Size-dependent optical properties of semiconductors and metals have significant technological applications, including in display devices, optical imaging, photocatalysis, and light-matter interactions. The Habteyes group utilizes the localization and enhancement of the electromagnetic field in nanoscale volumes for optical imaging beyond the diffraction limit of light, achieving spatial resolutions on the order of 10 nm, regardless of the wavelength of the excitation electromagnetic radiation, as well as for enhancing light-matter interactions. These principles will be illustrated using recent results. Infrared nano-imaging has been used to resolve chemical heterogeneity in various systems, including high-aspect-ratio nanowires formed through the self-assembly of carbon dots and solid films of citrate-capped colloidal gold nanoparticles and polymer blends. Molecular optomechanics theory is used to explain our recent observation of laser-plasmon detuning-dependent surface-enhanced Raman scattering signals. Time permitting, the possibility of selectively breaking chemical bonds using plasmon-enhanced resonant electronic excitation of molecular adsorbates will be discussed.

Biography:

Dr. Habteyes earned his B.S. and M.S. degrees in Chemistry from Addis Ababa University in 1997 and 2000, respectively. He later completed his Ph.D. in Chemistry at the University of Arizona in 2008, under the guidance of Prof. Andrei Sanov. Following his doctoral studies, he served as a postdoctoral fellow at both the University of California, Berkeley, and Lawrence Berkeley National Laboratory from 2008 to 2012, collaborating with Prof. Stephen Leone and Prof. Paul Alivisatos.
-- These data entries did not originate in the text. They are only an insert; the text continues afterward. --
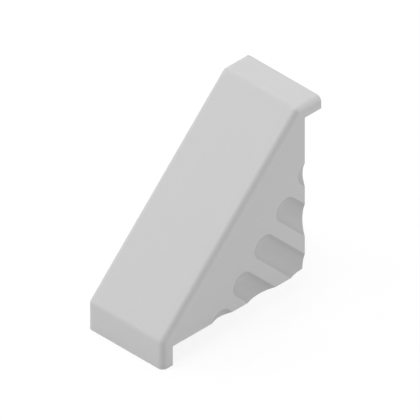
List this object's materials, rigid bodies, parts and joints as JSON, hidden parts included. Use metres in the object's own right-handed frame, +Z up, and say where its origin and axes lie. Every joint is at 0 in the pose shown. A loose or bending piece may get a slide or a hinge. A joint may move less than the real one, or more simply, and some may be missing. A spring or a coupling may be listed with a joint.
{
  "type": "gusset cover cap",
  "caption": "Moulded wedge-shaped cover cap that slips over a right-angled bracket, with a sloping panel, short lips and channelled side walls.",
  "frame": {"origin": "centre of the bounding box's foot: on the level framing face, midway between the front lip and the upright framing face, on the mirror plane", "axes": "+X across the cap, square to its side walls; +Y from the front lip towards the upright framing; +Z up from the level framing"},
  "size_m": [0.038, 0.08, 0.08],
  "materials": {
    "shell": "light grey moulded plastic, fine matt surface"
  },
  "bodies": {
    "root": {"cover_cap": "shell"}
  },
  "joints": []
}
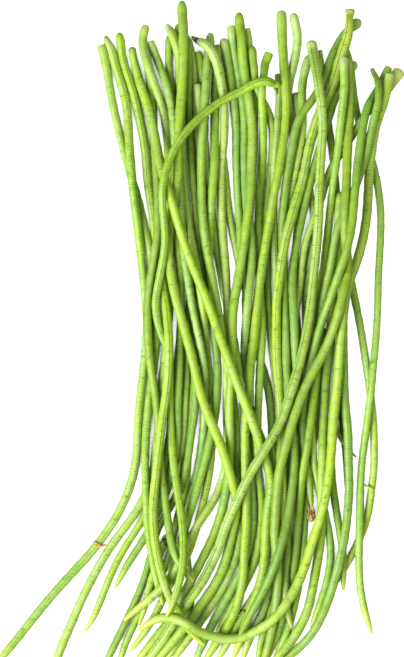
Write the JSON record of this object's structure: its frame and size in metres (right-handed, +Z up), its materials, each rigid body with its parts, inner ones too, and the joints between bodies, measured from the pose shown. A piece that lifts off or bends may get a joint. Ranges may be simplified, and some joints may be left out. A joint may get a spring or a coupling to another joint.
{
  "type": "yardlong bean bunch",
  "caption": "Loose flat-lying bunch of long thin green bean pods, stem ends together at one end, pods curving and crossing over each other, pointed tips fanned out at the other.",
  "frame": {"origin": "centre of the bunch's footprint on the ground, at the height of its lowest point", "axes": "+Y along the bunch towards the stem ends, +X across the bunch with the fanned-out tips on the -X side, +Z straight up from the ground"},
  "size_m": [0.3508, 0.5798, 0.0398],
  "materials": {
    "fresh_pod": "fresh waxy green pod skin, satin",
    "pale_pod": "paler yellow-green pod skin, satin",
    "deep_pod": "deeper green pod skin, satin",
    "dull_pod": "cooler green pod skin with a thin bloom, satin",
    "dried_calyx": "dried papery calyx and stem remnants, dull brown"
  },
  "bodies": {
    "root": {"bean_01": "fresh_pod", "bean_02": "fresh_pod", "bean_03": "fresh_pod", "bean_04": "fresh_pod", "bean_05": "fresh_pod", "bean_06": "fresh_pod", "bean_07": "dull_pod", "bean_08": "pale_pod", "bean_09": "dull_pod", "bean_10": "fresh_pod", "bean_11": "fresh_pod", "bean_12": "deep_pod", "bean_13": "pale_pod", "bean_14": "deep_pod", "bean_15": "fresh_pod", "bean_16": "fresh_pod", "bean_17": "fresh_pod", "bean_18": "dull_pod", "bean_19": "dull_pod", "bean_20": "fresh_pod", "bean_21": "fresh_pod", "bean_22": "deep_pod", "bean_23": "deep_pod", "bean_24": "fresh_pod", "bean_25": "fresh_pod", "bean_26": "fresh_pod", "bean_27": "deep_pod", "bean_28": "deep_pod", "bean_29": "fresh_pod", "bean_30": "deep_pod", "bean_31": "fresh_pod", "bean_32": "deep_pod", "bean_33": "pale_pod", "bean_34": "fresh_pod", "bean_35": "fresh_pod", "bean_36": "fresh_pod", "bean_37": "fresh_pod", "bean_38": "pale_pod", "bean_39": "fresh_pod", "bean_40": "fresh_pod", "bean_41": "fresh_pod", "bean_42": "fresh_pod", "bean_43": "fresh_pod", "bean_44": "pale_pod", "bean_45": "pale_pod", "bean_46": "pale_pod", "bean_47": "deep_pod", "bean_48": "fresh_pod", "bean_49": "fresh_pod", "bean_50": "deep_pod"}
  },
  "joints": []
}
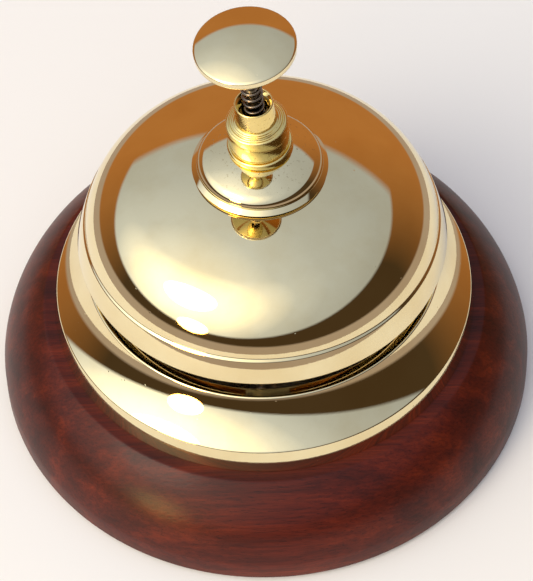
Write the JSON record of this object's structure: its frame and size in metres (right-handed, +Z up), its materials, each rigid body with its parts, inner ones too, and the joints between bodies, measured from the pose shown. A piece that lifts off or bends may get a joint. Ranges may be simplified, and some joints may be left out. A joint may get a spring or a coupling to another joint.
{
  "type": "counter call bell",
  "caption": "Brass push-button call bell: domed bell over a flared skirt on a round turned wood base, struck from inside by a rocking hammer.",
  "frame": {"origin": "centre of the felt's underside, the face the bell rests on", "axes": "+Z up along the bell's axis; +Y towards the side the hammer is on"},
  "size_m": [0.15, 0.15, 0.1259],
  "materials": {
    "lacquered_wood": "gloss lacquer",
    "felt": "felt",
    "polished_brass": "mirror polished",
    "collar_brass": "turned and polished",
    "screw_brass": "satin",
    "steel": "plain",
    "spring_steel": "drawn wire",
    "fibre": "pressed fibre"
  },
  "bodies": {
    "stand": {"wood_base": "lacquered_wood", "base_felt": "felt", "brass_skirt": "polished_brass", "skirt_screws": "screw_brass", "works_plate": "steel", "plate_screws": "steel", "post": "steel", "post_washer": "steel", "post_nut": "steel", "rocker_bracket": "steel", "bracket_screws": "steel", "rocker_pin": "steel", "seat_nut": "steel", "seat_washer": "fibre", "bell_dome": "polished_brass", "dish_spacer": "screw_brass", "cap_dish": "polished_brass", "collar": "collar_brass", "return_spring": "spring_steel"},
    "plunger": {"plunger_rod": "steel", "cross_pin": "steel", "push_button": "polished_brass"},
    "striker": {"rocker_arm": "screw_brass", "hammer": "screw_brass", "hammer_nut": "steel"}
  },
  "joints": [
    {"name": "button_press", "type": "slide", "parent": "stand", "child": "plunger", "axis": [0, 0, -1], "range_m": [0, 0.004], "stiffness_N_per_m": 300, "springref_m": -0.002, "deforming": ["return_spring"]},
    {"name": "striker_rock", "type": "hinge", "parent": "stand", "child": "striker", "pos_m": [0, 0.012, 0.046], "axis": [1, 0, 0], "range_deg": [0, 19.5]}
  ],
  "couplings": [
    {"joint": "striker_rock", "follows": "button_press", "rad_per_m": 83.333}
  ]
}
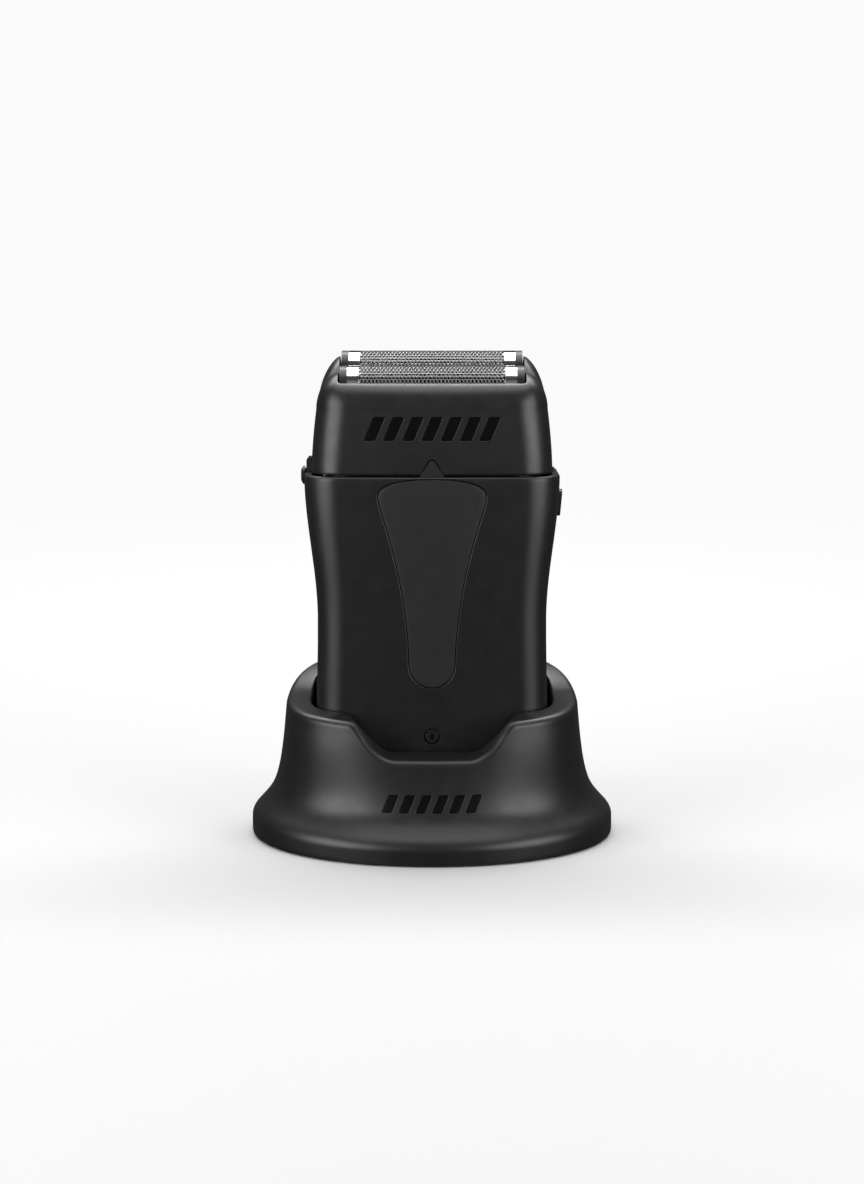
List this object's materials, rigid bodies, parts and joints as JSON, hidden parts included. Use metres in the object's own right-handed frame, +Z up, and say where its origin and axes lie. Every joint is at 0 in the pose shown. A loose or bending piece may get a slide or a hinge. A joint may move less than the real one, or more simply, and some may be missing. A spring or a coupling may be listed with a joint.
{
  "type": "foil shaver",
  "caption": "Twin-foil electric shaver with a waisted body and lift-off head, standing in a flared oval charging stand.",
  "frame": {"origin": "middle of the stand's footprint, on the surface it stands on", "axes": "+Z up through the handset, +X to the power slider's side, -Y the front with the inlay"},
  "size_m": [0.0958, 0.0796, 0.1273],
  "materials": {
    "black_shell": "fine satin black",
    "inlay": "satin, a little lighter than the body",
    "black_plastic": "plain black moulding",
    "rubber": "matte",
    "steel": "fine machined",
    "foil_steel": "polished thin sheet",
    "brass": "plated",
    "circuit_board": "solder mask",
    "copper": "enamelled copper",
    "ivory_plastic": "acetal",
    "lens": "smoked",
    "cell_sleeve": "shrink sleeve",
    "wire_sleeve": "vinyl"
  },
  "bodies": {
    "stand": {"stand_shell": "black_shell", "stand_base_plate": "black_plastic", "stand_feet": "rubber", "stand_screws": "steel", "stand_ballast": "steel", "stand_board": "circuit_board", "charge_port": "steel", "charge_port_tongue": "black_plastic", "pin_block": "black_plastic", "pin_springs": "steel"},
    "charge_pins": {"charge_pins": "brass"},
    "handset": {"front_housing": "black_shell", "rear_housing": "black_shell", "base_cap": "black_shell", "front_inlay": "inlay", "indicator_lens": "lens", "indicator_led": "ivory_plastic", "main_board": "circuit_board", "board_parts": "black_plastic", "battery_cell": "cell_sleeve", "battery_tabs": "steel", "battery_leads": "wire_sleeve", "charge_contacts": "brass", "chassis": "black_plastic", "motor_can": "steel", "motor_end_cap": "ivory_plastic", "motor_magnets": "black_plastic", "motor_bushes": "brass", "motor_leads": "wire_sleeve", "top_deck": "black_plastic", "deck_screws": "steel", "motor_screws": "steel", "deck_seal": "rubber", "bridge_flexures": "ivory_plastic", "switch_body": "black_plastic", "housing_screws": "steel", "release_spring": "steel"},
    "power_slider": {"power_slider": "black_plastic"},
    "release_button": {"release_button": "black_plastic"},
    "rotor": {"motor_shaft": "steel", "armature_core": "steel", "armature_windings": "copper", "commutator": "copper", "eccentric": "ivory_plastic"},
    "drive_bridge": {"drive_bridge": "ivory_plastic", "drive_pins": "steel", "front_cutter_spring": "steel", "rear_cutter_spring": "steel"},
    "front_cutter": {"front_cutter_blades": "steel", "front_cutter_carrier": "black_plastic"},
    "rear_cutter": {"rear_cutter_blades": "steel", "rear_cutter_carrier": "black_plastic"},
    "head": {"head_cover": "black_shell", "foil_cassette": "black_plastic", "front_foil_springs": "steel", "rear_foil_springs": "steel"},
    "front_foil_unit": {"front_foil": "foil_steel", "front_foil_holder": "black_plastic"},
    "rear_foil_unit": {"rear_foil": "foil_steel", "rear_foil_holder": "black_plastic"}
  },
  "joints": [
    {"name": "handset_lift", "type": "slide", "parent": "stand", "child": "handset", "axis": [0, 0, 1], "range_m": [0, 0.06]},
    {"name": "charge_pin_press", "type": "slide", "parent": "stand", "child": "charge_pins", "axis": [0, 0, 1], "range_m": [-0.0008, 0], "stiffness_N_per_m": 250, "deforming": ["pin_springs"]},
    {"name": "head_lift", "type": "slide", "parent": "handset", "child": "head", "axis": [0, 0, 1], "range_m": [0, 0.03]},
    {"name": "power_slide", "type": "slide", "parent": "handset", "child": "power_slider", "axis": [0.0872, 0, 0.9962], "range_m": [0, 0.002]},
    {"name": "release_press", "type": "slide", "parent": "handset", "child": "release_button", "axis": [1, 0, 0], "range_m": [0, 0.001], "stiffness_N_per_m": 400, "deforming": ["release_spring"]},
    {"name": "rotor_spin", "type": "hinge", "parent": "handset", "child": "rotor", "pos_m": [0, 0, 0.075], "axis": [0, 0, 1], "continuous": true},
    {"name": "bridge_swing", "type": "slide", "parent": "handset", "child": "drive_bridge", "axis": [1, 0, 0], "range_m": [-0.001, 0.001], "stiffness_N_per_m": 600, "deforming": ["bridge_flexures"]},
    {"name": "front_foil_float", "type": "slide", "parent": "head", "child": "front_foil_unit", "axis": [0, 0, 1], "range_m": [-0.0012, 0], "stiffness_N_per_m": 400, "deforming": ["front_foil_springs"]},
    {"name": "rear_foil_float", "type": "slide", "parent": "head", "child": "rear_foil_unit", "axis": [0, 0, 1], "range_m": [-0.0012, 0], "stiffness_N_per_m": 400, "deforming": ["rear_foil_springs"]},
    {"name": "front_cutter_float", "type": "slide", "parent": "drive_bridge", "child": "front_cutter", "axis": [0, 0, 1], "range_m": [-0.0012, 0], "deforming": ["front_cutter_spring"]},
    {"name": "rear_cutter_float", "type": "slide", "parent": "drive_bridge", "child": "rear_cutter", "axis": [0, 0, 1], "range_m": [-0.0012, 0], "deforming": ["rear_cutter_spring"]}
  ],
  "couplings": [
    {"joint": "front_cutter_float", "follows": "front_foil_float", "ratio": 1},
    {"joint": "rear_cutter_float", "follows": "rear_foil_float", "ratio": 1}
  ]
}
In August 2012, he began his position as an assistant professor at the University of New Mexico and was promoted to associate professor with tenure in July 2018, and to full professor in July 2023. His research interests include scanning probe near-field microscopy, nanooptics, plasmonics, nanophotonics, light-matter interaction in weak and strong coupling regimes, interface properties, surface-enhanced spectroscopy, and photocatalysis.